Padahal, semua sektor kekayaan ada di Indonesia. Hutan, gas alam, emas, minyak, hasil pertanian, perikanan ada di negeri kita. Hasilnya melimpah. Akan tetapi, semua habis diserahkan kepada swasta dan asing. Rakyat hanya gigit jari.
APBN hanya bisa mengambil pemasukan dari pajak dan utang. Sekali lagi, inilah konsekuensi sistem ekonomi kapitalis, membebaskan sumber daya alam tidak terbatas dimiliki oleh swasta dan asing.

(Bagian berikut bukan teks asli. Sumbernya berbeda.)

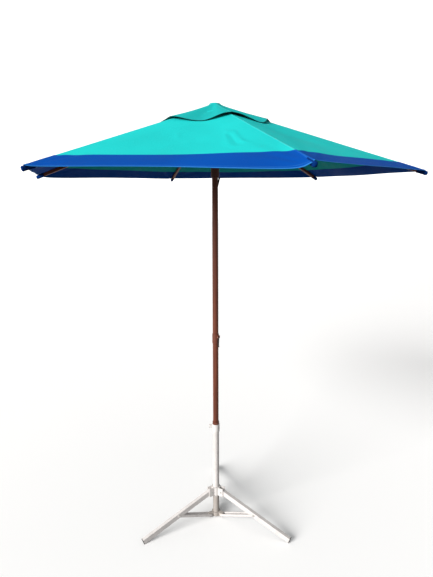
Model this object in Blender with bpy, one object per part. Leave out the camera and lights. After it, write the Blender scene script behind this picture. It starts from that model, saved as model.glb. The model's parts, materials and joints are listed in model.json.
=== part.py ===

Tentu kita merindukan pemimpin yang berpihak kepada rakyat, memikirkan, dan menyejahterahkan rakyatnya. Namun, hal itu mustahil kita temukan di sistem kapitalis. Tidak seperti apa yang terjadi di masa kejayaan peradaban Islam. Beberapa Khalifah terkenal kisahnya karena berhasil menyejahterahkan seluruh rakyat. Hingga tidak ada satu pun mustahiq (orang yang berhak menerima zakat).
Kehidupan dalam sistem Khilafah, mulai dari Kholifah pertama hingga ke-Khilafahan terakhir, Khilafah Turki Utsmani, bukan hanya berhasil menyejahterahkan rakyat, tetapi juga aktif membantu negara-negara lain yang sedang tertimpa bencana. Semua itu bukan semata karena mereka kreatif, tetapi karena berharap rida Rabb-nya dengan menegakkan syariat-Nya.